TASK — Quote the listing below in its entirety.

:::::

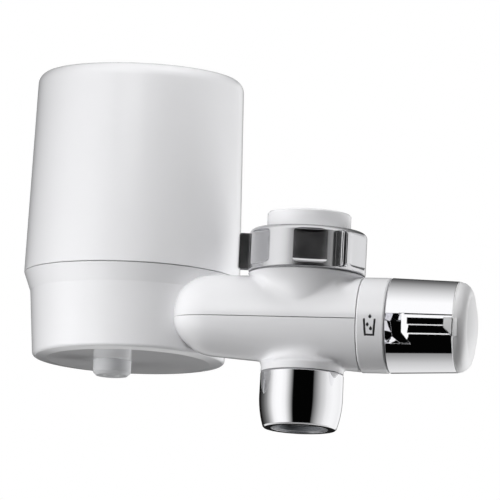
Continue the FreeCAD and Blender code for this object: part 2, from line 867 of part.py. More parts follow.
def knob_cap():
    """Domed end cap that plugs into the knob's screw well, with a tongue over the grip's end."""
    left = knob_end_x + seam_gap / 2
    corner_x = cap_end_x - cap_crown - cap_corner_r
    corner_r = knob_end_r - seam_gap / 2 - cap_corner_r
    mid_r, mid_x, _, _ = crown(corner_r, corner_x + cap_corner_r, cap_crown)
    plug_r = screw_well_r - 2 * seal_gap
    plug_in = plug_r - cap_plug_wall
    shoulder = arc(corner_x, corner_r, cap_corner_r, 90, 0)
    dome = turned_x([
        (left + cap_wall, 0), (left + cap_wall, plug_in), (left - cap_plug_length, plug_in),
        (left - cap_plug_length, plug_r), (left, plug_r), (left, knob_end_r - seam_gap),
        (left + seam_gap / 2, knob_end_r - seam_gap / 2), *shoulder, (mid_x, mid_r, cap_end_x, 0)])
    return dome.fuse(cap_tongue())


def knob_screw():
    """Screw that pulls the knob onto the spindle."""
    head_left = knob_end_x - screw_well_depth
    head_right = head_left + knob_screw_head_height
    left = spindle_end_x - knob_screw_length + knob_screw_end_room
    screw = lying(knob_screw_r, left, head_left)
    screw = screw.fuse(lying(knob_screw_head_r, head_left, head_right))
    return screw.cut(lying(knob_screw_socket_r, head_right - knob_screw_socket_depth, head_right))


def link_tube():
    """Short tube that carries water from the valve to the base, with a groove near each end."""
    body = lying(link_r, link_left_x, link_right_x)
    cuts = [lying(link_bore_r, link_left_x, link_right_x)]
    for place in link_seal_places:
        half = link_seal_wire_r + seal_gap
        groove = lying(link_r + 1, place - half, place + half)
        cuts.append(groove.cut(lying(link_r - 2 * link_seal_wire_r, place - half, place + half)))
    return body.cut(cuts)


def link_seals():
    """The two O-rings of the link tube, as one group."""
    bore = link_r + running_gap
    rings = [seal(link_seal_wire_r, bore, V(place, 0, valve_z), axis_x) for place in link_seal_places]
    return Part.makeCompound(rings)


def body_screws():
    """The two screws through the valve's flange, as one group."""
    screws = []
    for sign in (-1, 1):
        y = sign * body_screw_y
        shank = lying(body_screw_r, flange_x - body_screw_length, flange_x, y)
        head = lying(body_screw_head_r, flange_x, flange_x + body_screw_head_height, y)
        screws.append(shank.fuse(head))
    return Part.makeCompound(screws)


def base_arm():
    """The arm that holds the link tube's end, with a flange for the two screws."""
    bar = lying(link_barrel_r, filter_x + base_foot_r / 2, base_arm_end_x)
    return bar.fuse(rounded_plate(base_arm_end_x - base_arm_flange, base_arm_flange))


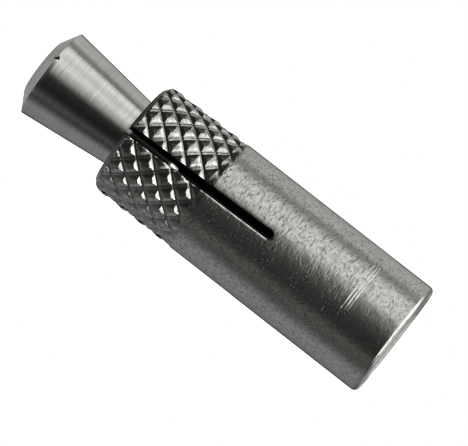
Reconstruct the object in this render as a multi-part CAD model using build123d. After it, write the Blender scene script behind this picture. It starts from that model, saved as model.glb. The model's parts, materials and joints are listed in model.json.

:::::

WRITTEN RESPONSE —
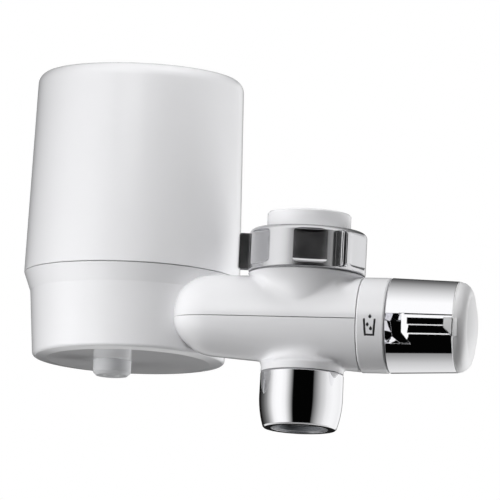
Continue the FreeCAD and Blender code for this object: part 2, from line 867 of part.py. More parts follow.
def knob_cap():
    """Domed end cap that plugs into the knob's screw well, with a tongue over the grip's end."""
    left = knob_end_x + seam_gap / 2
    corner_x = cap_end_x - cap_crown - cap_corner_r
    corner_r = knob_end_r - seam_gap / 2 - cap_corner_r
    mid_r, mid_x, _, _ = crown(corner_r, corner_x + cap_corner_r, cap_crown)
    plug_r = screw_well_r - 2 * seal_gap
    plug_in = plug_r - cap_plug_wall
    shoulder = arc(corner_x, corner_r, cap_corner_r, 90, 0)
    dome = turned_x([
        (left + cap_wall, 0), (left + cap_wall, plug_in), (left - cap_plug_length, plug_in),
        (left - cap_plug_length, plug_r), (left, plug_r), (left, knob_end_r - seam_gap),
        (left + seam_gap / 2, knob_end_r - seam_gap / 2), *shoulder, (mid_x, mid_r, cap_end_x, 0)])
    return dome.fuse(cap_tongue())


def knob_screw():
    """Screw that pulls the knob onto the spindle."""
    head_left = knob_end_x - screw_well_depth
    head_right = head_left + knob_screw_head_height
    left = spindle_end_x - knob_screw_length + knob_screw_end_room
    screw = lying(knob_screw_r, left, head_left)
    screw = screw.fuse(lying(knob_screw_head_r, head_left, head_right))
    return screw.cut(lying(knob_screw_socket_r, head_right - knob_screw_socket_depth, head_right))


def link_tube():
    """Short tube that carries water from the valve to the base, with a groove near each end."""
    body = lying(link_r, link_left_x, link_right_x)
    cuts = [lying(link_bore_r, link_left_x, link_right_x)]
    for place in link_seal_places:
        half = link_seal_wire_r + seal_gap
        groove = lying(link_r + 1, place - half, place + half)
        cuts.append(groove.cut(lying(link_r - 2 * link_seal_wire_r, place - half, place + half)))
    return body.cut(cuts)


def link_seals():
    """The two O-rings of the link tube, as one group."""
    bore = link_r + running_gap
    rings = [seal(link_seal_wire_r, bore, V(place, 0, valve_z), axis_x) for place in link_seal_places]
    return Part.makeCompound(rings)


def body_screws():
    """The two screws through the valve's flange, as one group."""
    screws = []
    for sign in (-1, 1):
        y = sign * body_screw_y
        shank = lying(body_screw_r, flange_x - body_screw_length, flange_x, y)
        head = lying(body_screw_head_r, flange_x, flange_x + body_screw_head_height, y)
        screws.append(shank.fuse(head))
    return Part.makeCompound(screws)


def base_arm():
    """The arm that holds the link tube's end, with a flange for the two screws."""
    bar = lying(link_barrel_r, filter_x + base_foot_r / 2, base_arm_end_x)
    return bar.fuse(rounded_plate(base_arm_end_x - base_arm_flange, base_arm_flange))


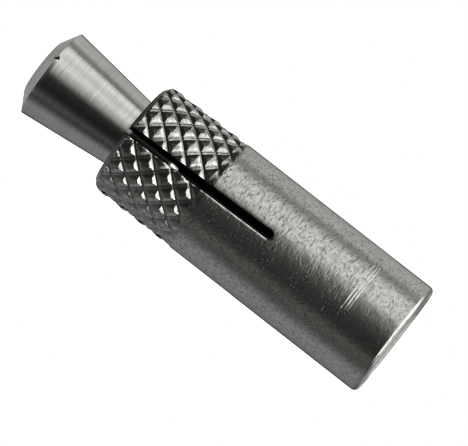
Reconstruct the object in this render as a multi-part CAD model using build123d. After it, write the Blender scene script behind this picture. It starts from that model, saved as model.glb. The model's parts, materials and joints are listed in model.json.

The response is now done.